The company scaled back its earnings growth forecast earlier this year, blaming commodity prices and the global economic woes. It now expects earnings per share to rise by a high single-digit percentage annually rather than by the low double digits.
Critics also say PepsiCo isn’t the salesman it used to be, pointing to marketing missteps such as a noisy compostable SunChips bag that led to a rapid sales fall-off and a makeover of Tropicana orange juice that had to be ditched.
In an interview, Mrs. Nooyi acknowledged that she may have spent a disproportionate amount of time talking about healthier products, but said it’s part of a “deliberate strategy” to diversify the portfolio. Consumers increasingly want healthier foods and beverages, she said, and PepsiCo has to satisfy critics about health concerns.
“I look at our numbers and I feel very, very good about the trajectory of the company,” she said.
In late 2008, Mrs. Nooyi turned her attention to North American beverages and a costly overhaul of all brands, as she said they were looking “tired on the shelf.” Under the direction of her lieutenant, Massimo d’Amore, now the company’s global beverage chief, PepsiCo launched new campaigns and graphics for all the big beverage brands and new packaging for more than 1,200 individual products, an unusually ambitious redesign.
Ad dollars for soda, however, were on the wane. As recently as 2005, PepsiCo spent $348 million on soda ads in the U.S., almost as much as Coke, which spent $377 million. But by last year, the company had more than halved its spending to $153 million, while Coca-Cola spent $253 million, according to Nielsen Co., which tracks advertising. While Coke also lost market share, to private-label brands and other players like Dr Pepper Snapple Group Inc. (NYSE: DPS - News), Pepsi’s market share declines outpaced Coke’s.
Pepsi skipped soda ads on the 2010 Super Bowl for the first time in 24 years, putting the millions of dollars it might have spent on those ads toward a $20 million online charity competition called the Refresh Project. The Refresh Project garnered 80 million online votes for charitable projects, but also ended up dominated by alliances and did little to sell sodas.
Despite their industry-wide slide, colas make up more than half of U.S. soda volumes and soda still represents a quarter of ready-to-drink beverages, dwarfing all other drinks sold, according to Beverage Digest.
Jim Tierney, chief investment officer at W.P. Stewart, says PepsiCo focused too much on redesigning Pepsi’s logo and the Refresh Project instead of spending money on more traditional advertising.
“You just can’t go dark on brands and expect them to hold their value,” said Mr.

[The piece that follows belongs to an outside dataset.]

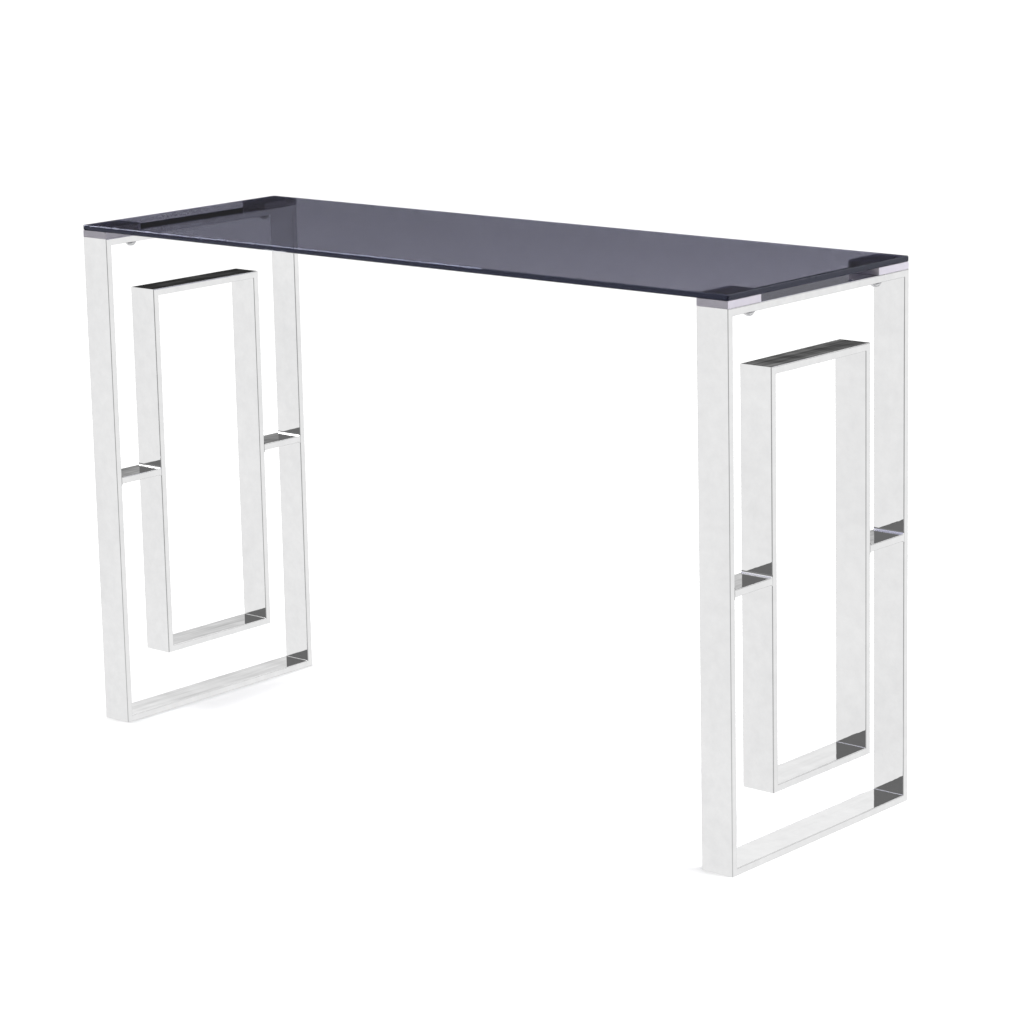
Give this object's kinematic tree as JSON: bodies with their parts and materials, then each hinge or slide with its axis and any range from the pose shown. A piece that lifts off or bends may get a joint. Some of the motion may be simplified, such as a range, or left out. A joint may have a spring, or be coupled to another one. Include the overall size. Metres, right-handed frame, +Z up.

Tierney, who is a bigger fan of the company’s snack business.
This year, PepsiCo raised its advertising expenditure on beverages by 30%, with a renewed focus on cola. The new attention to beverages is paying some dividends. North American beverage sales volume rose 2% in the first quarter of 2011 from a year earlier, boosted by a 20% surge in Gatorade, rebounding from declines in 2008 and 2009. While cola lags, Mtn Dew and Diet Mtn Dew were among only a few big brand sodas whose sales grew last year.
Still, the overhaul remains a work in progress. U.S. beverage marketing chief Jill Beraud, recruited in 2008, departed earlier in the month, frustrated over having her hands tied in marketing decisions, according to some people close to the company. Ms. Beraud declined to comment.
Ms. Beraud’s resignation came amid abroader reorganization that creates global marketing positions for key beverage brands. Mr. d’Amore said the changes will strengthen PepsiCo, even though he’s “very sorry” that Ms. Beraud left. Brad Jakeman, a video-game marketing executive, will head global marketing for the Pepsi brand.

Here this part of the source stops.